Gelişen teknolojiyle birlikte internette asılsız bilgilerin tamamı için kullanmaya başladığımız bir ifadedir “Bilgi kirliliği”. İnternette doğruluğu ve güvenirliği olmayan bilgiler özellikle sosyal medya platformlarında paylaşılarak önünü alamayacağımız bir bilgi kirliliğine sebebiyet vermektedir. Bir konu hakkında binlerce sayfalık bilgi bulmak mümkündür. Ancak bu bilgiler sağlam bir kaynak ile ilişkilendirilmez ise gerçekliğinden şüphe etmek zorundayız.  

Dini konular internette en çok bilgi kirliliğine maruz kalan konulardandır. Kendisini dini konuda konuşabilir / yazabilir görenlerin birçoğunun dini eğitimi olmayan ve konuyu bilmeyen kişiler olduğu görülüyor. Farzın, vacibin, Hadisin, sünnettin, haramın, helalin ne olduğunu bilmeyenler bu konularda kendini alim zannedip rahatça paylaşımlar yapabiliyor. İnternette yanlış bilgi içeren paylaşımlar kitap okumayan, bilginin kaynağını araştırma gereği duymayan şimdiki nesli yanlış bilgilerle hayata hazırlıyor. Günümüzde hadisle ayeti birbirine karıştıranlar, sahabenin söylediği her şeyi hadis zannedenler ve bunları doğru bir bilgiymiş gibi sosyal mecrada paylaşanların sayısı azımsanamayacak kadar çoktur.

Bilginin önemi, insanlığın var oluşundan bugüne söylenegelmiştir. Edebiyat, sanat, spor, bilim vs. her alan bilgi temelleri üzerinde yükselmektedir. Hatta insanın yaratılışında, sonsuz bilginin sırrına erme ve önce kendinden başlamak üzere evreni tanıma merakı vardır. Bu da bilginin aslıdna hem bir araç hem de bir amaç olduğu gerçeğini ortaya çıkarmaktadır. Tüm bunlar, bilginin aslında sadece okullarda öğretilen veya günlük işlerimizi kolaylaştıran bir şey olmanın ötesinde bir değeri bulunduğunu ortaya koymaktadır. Bugün insan yapımı her türlü sistemin, makinelerin temelinde bile bilgi vardır. Felsefe ve mantık, bilgi üzerine kurulur. Düşünmek bile, bilgiye ulaşma veya onu kullanma amacıyla yapılır.
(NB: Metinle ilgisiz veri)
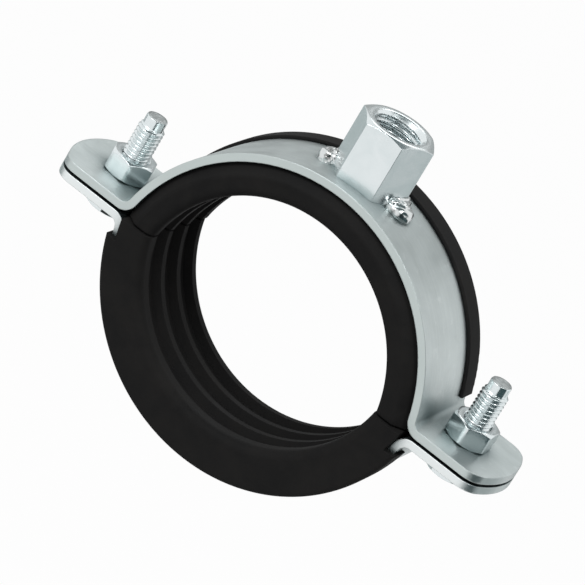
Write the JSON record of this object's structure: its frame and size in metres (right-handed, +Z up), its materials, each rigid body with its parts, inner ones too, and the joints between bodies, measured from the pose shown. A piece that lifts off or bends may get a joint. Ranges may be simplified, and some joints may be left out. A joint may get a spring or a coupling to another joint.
{
  "type": "rubber lined pipe clamp",
  "caption": "Two-part sheet steel pipe clamp with a black rubber lining, hexagon screws through its ears and a welded hexagonal threaded socket for a suspension rod.",
  "frame": {"origin": "centre of the pipe as the upper half seats it, midway across the strip", "axes": "+Y along the pipe, +Z up through the threaded socket, X out through the ears"},
  "size_m": [0.0978, 0.0232, 0.0695],
  "materials": {
    "zinc_strip": "blue-white zinc plated strip, satin",
    "zinc_hardware": "bright zinc plated fasteners",
    "weld_metal": "zinc plated weld bead, rough and shiny",
    "epdm": "black EPDM, matt"
  },
  "bodies": {
    "upper_half": {"upper_band": "zinc_strip", "threaded_socket": "zinc_hardware", "left_weld": "weld_metal", "right_weld": "weld_metal", "upper_lining": "epdm"},
    "lower_half": {"lower_band": "zinc_strip", "lower_lining": "epdm"},
    "left_bolt": {"left_screw": "zinc_hardware"},
    "right_bolt": {"right_screw": "zinc_hardware"},
    "left_lock": {"left_nut": "zinc_hardware"},
    "right_lock": {"right_nut": "zinc_hardware"}
  },
  "joints": [
    {"name": "band_opening", "type": "slide", "parent": "upper_half", "child": "lower_half", "axis": [0, 0, -1], "range_m": [0, 0.0086]},
    {"name": "left_screw_turn", "type": "hinge", "parent": "lower_half", "child": "left_bolt", "pos_m": [-0.0388, 0, 0.0025], "axis": [0, 0, 1], "continuous": true},
    {"name": "right_screw_turn", "type": "hinge", "parent": "lower_half", "child": "right_bolt", "pos_m": [0.0388, 0, 0.0025], "axis": [0, 0, 1], "continuous": true},
    {"name": "left_nut_turn", "type": "hinge", "parent": "upper_half", "child": "left_lock", "pos_m": [-0.0388, 0, 0.0061], "axis": [0, 0, 1], "range_deg": [0, 3875]},
    {"name": "right_nut_turn", "type": "hinge", "parent": "upper_half", "child": "right_lock", "pos_m": [0.0388, 0, 0.0061], "axis": [0, 0, 1], "range_deg": [0, 3875]}
  ],
  "couplings": [
    {"joint": "left_nut_turn", "follows": "band_opening", "rad_per_m": 7854},
    {"joint": "right_nut_turn", "follows": "band_opening", "rad_per_m": 7854}
  ]
}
Hayatın pırlantası değerinde olan bilginin kuşaktan kuşağa aktarımı eskiden ezberlenerek, daha sonra yazılı olarak kayıtlara geçilerek, şimdilerde ise teknolojik altyapılı sistemlere yüklenerek yapılmaktadır. Yani gelişen bilim ve teknik; bilgiyi saklama, onu yayma ve onu geleceğe aktarma konusunda çok büyük bir imkân yaratmıştır. Eskiden bilgiler yalnızca yazılı olarak kağıtlarda veya sözlü kültürde saklanırken; şimdilerde görüntülü, sesli, yazılı vs. her boyutta bilgi teknik imkânlar sayesinde bilgisayar hafızalarında depolanabilmektedir. Bu da bilgilerin kolayca saklanabilmesi, onların kısa yoldan milyonlarca insana ulaştırılabilmesi ve asırlar boyunca saklanarak korunabilmesini sağlamıştır.

– Her okuduğuna değil, kaynağını bildiğin bilgiye inan!
– Güvenemediğin bilgi doğruya ulaştırmaz.
– Amaçsız bilgi, kanatsız kuşa benzer.
– Bilginin doğrusu, işe yarar doğrusu.
– Her şeyin başında, doğru ve yararlı bilgi gelir.
– Kirli bilgi, çöp yığını gibidir. Temizlemek gerekir.
– İnanmadığın ve güvenmediğin bilgileri paylaşma.
– Büyük başarılar, doğru bilgiler üzerine temellenir.
– Kalitesiz bilgi, cahil insanlar yaratır.
– Kaynaksız bilgi, köksüz ağaç gibidir.
– İnanmadan önce bilginin doğruluğunu sorgula!